___ GIVEN DATA ___
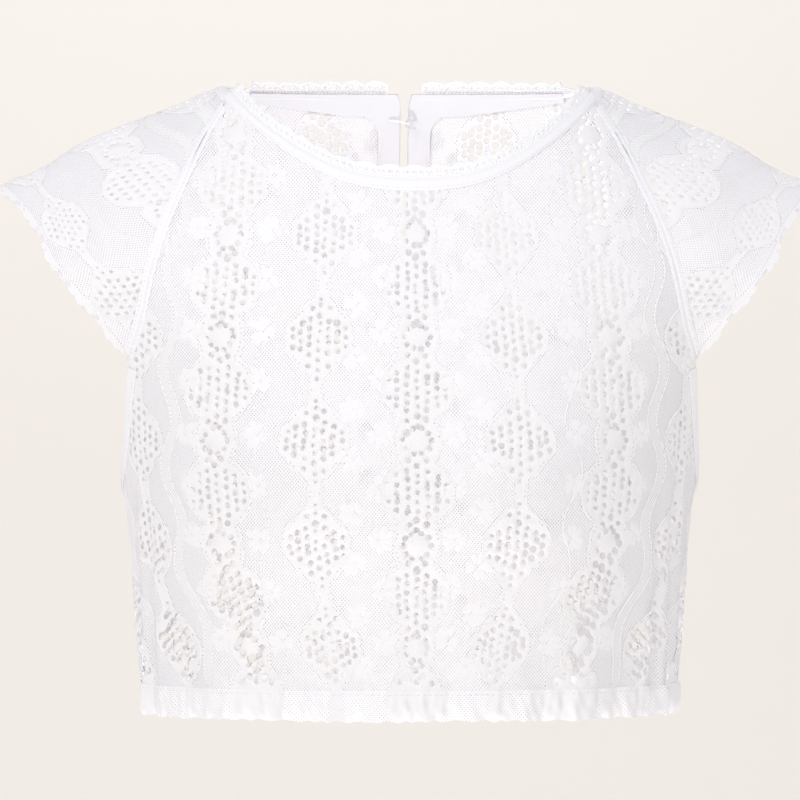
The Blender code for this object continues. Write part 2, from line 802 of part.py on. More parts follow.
def neck_point(step, depth):
    """A point on the cloth, at a distance below the neck edge."""
    kind, side, at = step
    if kind == "front":
        x = NECK_FRONT_HALF * math.sin(at * math.pi / 2)
        z = neck_z(x, False)
        s = around(x, z, False)
        lean = abs(at) ** 3
        across = math.copysign(depth * BAND_LEAN * lean, at)
        return torso(s + across, z - depth * (1 - BAND_LEVEL * lean), False)
    if kind == "back":
        x = at
        z = neck_z(x, True)
        return torso(around(x, z, True), z - depth, True)
    return sleeve_points(depth / SLEEVE_LONG, at, side)


def neck_band():
    rows = []
    for step in neck_path(31, 7):
        rows.append([neck_point(step, d) for d in (BAND_TOP, NECK_BAND / 2, NECK_BAND)])
    return lay("neck_band", rows, BAND_LIFT, (0.0, 0.0, -0.12))


def neck_edging():
    """Scalloped picot edging on the neck edge, all round it but for the slit."""
    back_x = np.linspace(EDGING_END, NECK_BACK_HALF, 26)
    steps = [("back", 0, -x) for x in back_x[:-1]]
    steps += neck_path(65, 17)
    steps += [("back", 0, x) for x in back_x[::-1][1:]]
    base = np.array([neck_point(step, 0.0) for step in steps])
    below = np.array([neck_point(step, 0.004) for step in steps])
    up = base - below
    up = up / np.linalg.norm(up, axis=1)[:, None]
    run = np.concatenate([[0], np.cumsum(np.linalg.norm(np.diff(base, axis=0), axis=1))])
    count = round(run[-1] / EDGING_PITCH) * EDGING_STEPS + 1
    at = np.linspace(0, run[-1], count)
    base = np.stack([np.interp(at, run, base[:, i]) for i in range(3)], axis=1)
    up = np.stack([np.interp(at, run, up[:, i]) for i in range(3)], axis=1)
    rows = []
    for i in range(count):
        scallop = abs(math.sin(math.pi * i / EDGING_STEPS))
        top = EDGING_HEIGHT - EDGING_SCALLOP * (1 - scallop)
        rows.append([base[i] + up[i] * h for h in (EDGING_FOOT, top)])
    return strip("neck_edging", rows, EDGING, TAPE, (0.0, 0.0, -0.12))


def under_back_neck(x, depth):
    """A place (s, z) on the back panel, at a depth below its neck edge."""
    z = neck_z(x, True)
    return around(x, z, True), z - depth


def back_facing(name, side, panel):
    """A facing inside the back: a strip under the neck edge that turns down the slit."""
    inner_s = SLIT_HALF + FACING_SLIT
    corner_z = NECK_BACK_RISE - FACING_TALL
    top_x = np.linspace(FACING_END_X, SLIT_TOP_HALF + TRIM_INSET, 14)
    top = [under_back_neck(x, TRIM_INSET) for x in top_x]
    slit_z = np.linspace(NECK_BACK_RISE - SLIT_FLARE, SLIT_BOTTOM_Z, 7)
    slit = [(SLIT_HALF + TRIM_INSET, z) for z in slit_z]
    foot = [(inner_s, SLIT_BOTTOM_Z)]
    rise_z = np.linspace(SLIT_BOTTOM_Z + FACING_FOOT, corner_z - FACING_ROUND, 5)
    rise = [(inner_s, z) for z in rise_z]
    bend = []
    for turn in np.linspace(math.pi, math.pi / 2, 5)[1:]:
        s = inner_s + FACING_ROUND * (1 + math.cos(turn))
        bend.append((s, corner_z - FACING_ROUND * (1 - math.sin(turn))))
    low = []
    for share in np.linspace(0, 1, 7):
        x = FACING_TURN_X + (FACING_END_X - FACING_TURN_X) * share
        low.append(under_back_neck(x, FACING_TALL + (FACING_NARROW - FACING_TALL) * share))
    outline = np.array(top + slit + foot + rise + bend + low)
    fill = fill_points(outline, FACING_GRID)
    room = edge_distance(fill, outline)
    fill = fill[inside(fill, outline) & (room > FACING_GRID_MARGIN)]
    flat, faces = triangulate(outline, [], fill, False)
    points = laid_inside(panel, torso(flat[:, 0] * side, flat[:, 1], True))
    return add_shell(name, points, faces, SMOOTH_TAPE, TAPE)


def hem_casing(name, back):
    """Half of the hem's casing, thicker than the cloth and gathered by its elastic."""
    reach = quarter(HEM_Z, back) - GAP / 2
    heights = ((CASING_TOP_Z, 0.0), ((CASING_TOP_Z + HEM_Z) / 2, CASING_FULL), (HEM_Z, 0.0))
    rows = []
    for s in np.linspace(-reach, reach, CASING_COLUMNS + 1):
        row = []
        for z, full in heights:
            scale = quarter(z, back) / quarter(HEM_Z, back)
            row.append(torso(s * scale, z, back, full))
        rows.append(row)
    return strip(name, rows, LACE, CASING_WALL, (0.0, 0.0, HEM_Z))


def wire(name, route, radius, material):
    """A round wire or thread through a short route."""
    curve = bpy.data.curves.new(name, "CURVE")
    curve.dimensions = "3D"
    curve.bevel_depth = radius
    curve.bevel_resolution = 1
    curve.use_fill_caps = True
    spline = curve.splines.new("POLY")
    spline.points.add(len(route) - 1)
    for point, place in zip(spline.points, route):
        point.co = (*place, 1.0)
    obj = bpy.data.objects.new(name, curve)
    obj.data.materials.append(material)
    BLOUSE.objects.link(obj)
    return obj


def closure():
    """The hook on one side of the slit and the thread loop on the other, hooked together."""
    face = ON_WALL + TAPE / 2 + GAP
    y = float(torso(0.0, HOOK_Z, True)[1]) - face - LOOP_WIRE - HOOK_CLEAR
    hook = [(x, y - inward, HOOK_Z + up) for x, inward, up in HOOK_PATH]
    wire("closure_hook", hook, HOOK_WIRE, WIRE)
    x, inward, up = LOOP_MIDDLE
    loop = []
    for turn in np.linspace(-LOOP_TURN, LOOP_TURN, 11):
        across = x - LOOP_HALF_WIDE * math.cos(turn)
        loop.append((across, y - inward, HOOK_Z + up + LOOP_HALF_TALL * math.sin(turn)))
    for end in (0, -1):
        loop[end] = (LOOP_FOOT[0], y - LOOP_FOOT[1], loop[end][2])
    wire("closure_loop", loop, LOOP_WIRE, THREAD)


front = body_panel("front_panel", False)
rear = body_panel("back_panel", True)
for side_name, side in (("right", -1), ("left", 1)):
    sleeve(f"sleeve_{side_name}", side)
    raglan_tape(f"raglan_tape_front_{side_name}", False, side)
    raglan_tape(f"raglan_tape_back_{side_name}", True, side)
    binding(f"armhole_binding_{side_name}", side)
    back_facing(f"back_facing_{side_name}", side, rear)
neck_band()
neck_edging()
hem_casing("hem_casing_front", False)
hem_casing("hem_casing_back", True)
closure()
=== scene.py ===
import math

import bpy
import numpy as np
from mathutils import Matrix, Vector
from mathutils.geometry import delaunay_2d_cdt
from mathutils.kdtree import KDTree


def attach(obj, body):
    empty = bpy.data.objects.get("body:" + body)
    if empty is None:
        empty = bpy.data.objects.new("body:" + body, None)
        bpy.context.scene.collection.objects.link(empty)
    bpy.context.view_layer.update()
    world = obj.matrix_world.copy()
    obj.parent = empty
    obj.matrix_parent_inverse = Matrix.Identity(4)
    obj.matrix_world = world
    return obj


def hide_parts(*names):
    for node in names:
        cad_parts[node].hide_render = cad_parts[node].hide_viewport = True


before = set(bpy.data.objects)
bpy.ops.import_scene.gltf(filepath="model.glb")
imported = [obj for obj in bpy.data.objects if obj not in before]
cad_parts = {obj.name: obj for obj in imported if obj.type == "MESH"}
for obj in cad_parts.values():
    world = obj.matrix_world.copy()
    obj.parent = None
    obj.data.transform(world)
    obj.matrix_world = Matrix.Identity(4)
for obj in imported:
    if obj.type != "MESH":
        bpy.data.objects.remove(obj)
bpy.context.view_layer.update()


# Front panel
# Soft stretch lace, cut in one piece from the neck edge down to the casing.
# Columns of openwork medallions run down a fine net; the side edges are the
# raglan seams above and the armhole edges below them.

# Height, half width, depth in front and depth behind of the worn body
BODY_RINGS = np.array([
    (-0.3265, 0.1380, 0.0945, 0.0930),
    (-0.3115, 0.1395, 0.0960, 0.0940),
    (-0.2900, 0.1415, 0.0990, 0.0955),
    (-0.2600, 0.1442, 0.1040, 0.0970),
    (-0.2250, 0.1482, 0.1120, 0.0990),
    (-0.2030, 0.1520, 0.1150, 0.1005),
    (-0.1650, 0.1590, 0.1140, 0.1020),
    (-0.1300, 0.1680, 0.1100, 0.1010),
    (-0.1060, 0.1720, 0.1050, 0.0990),
    (-0.0880, 0.1690, 0.0990, 0.0965),
    (-0.0670, 0.1610, 0.0905, 0.0930),
    (-0.0470, 0.1470, 0.0800, 0.0870),
    (-0.0240, 0.1265, 0.0660, 0.0780),
    (0.0000, 0.1020, 0.0500, 0.0670),
    (0.0160, 0.0830, 0.0400, 0.0590),
])
HEM_Z = -0.3265
CASING_TOP_Z = -0.3115
UNDERARM_Z = -0.2030
SEAM_GAP = 0.0003

CUP_X = 0.0620
CUP_Z = -0.2050
CUP_DEPTH = 0.0090
CUP_WIDTH = 0.0380
CUP_HEIGHT = 0.0420

NECK_FRONT_DROP = 0.0470
NECK_BACK_RISE = 0.0040
NECK_CURVE = 2.6
NECK_FRONT_HALF = 0.0920
NECK_BACK_HALF = 0.0860
NECK_BACK_SEAM_Z = 0.0030

# Height of the raglan seam and armhole edge, and its distance from the middle
RAGLAN = np.array([
    (0.0000, 0.0920),
    (-0.0240, 0.1060),
    (-0.0470, 0.1170),
    (-0.0670, 0.1258),
    (-0.0880, 0.1330),
    (-0.1065, 0.1373),
    (-0.1230, 0.1410),
    (-0.1410, 0.1468),
    (-0.1530, 0.1482),
    (-0.1650, 0.1490),
    (-0.1800, 0.1499),
    (-0.1900, 0.1508),
    (-0.1970, 0.1514),
    (-0.2010, 0.1517),
])
SLEEVE_CORNER_Z = -0.1410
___
### WRITTEN EXERCISE
Reproduce, without alteration, solely the lines beginning at the line that includes "if empty is" and ending at the line that includes "before = set(bpy.data.objects)", both lines included.

### SOLUTION TO THE PROBLEM
    if empty is None:
        empty = bpy.data.objects.new("body:" + body, None)
        bpy.context.scene.collection.objects.link(empty)
    bpy.context.view_layer.update()
    world = obj.matrix_world.copy()
    obj.parent = empty
    obj.matrix_parent_inverse = Matrix.Identity(4)
    obj.matrix_world = world
    return obj


def hide_parts(*names):
    for node in names:
        cad_parts[node].hide_render = cad_parts[node].hide_viewport = True


before = set(bpy.data.objects)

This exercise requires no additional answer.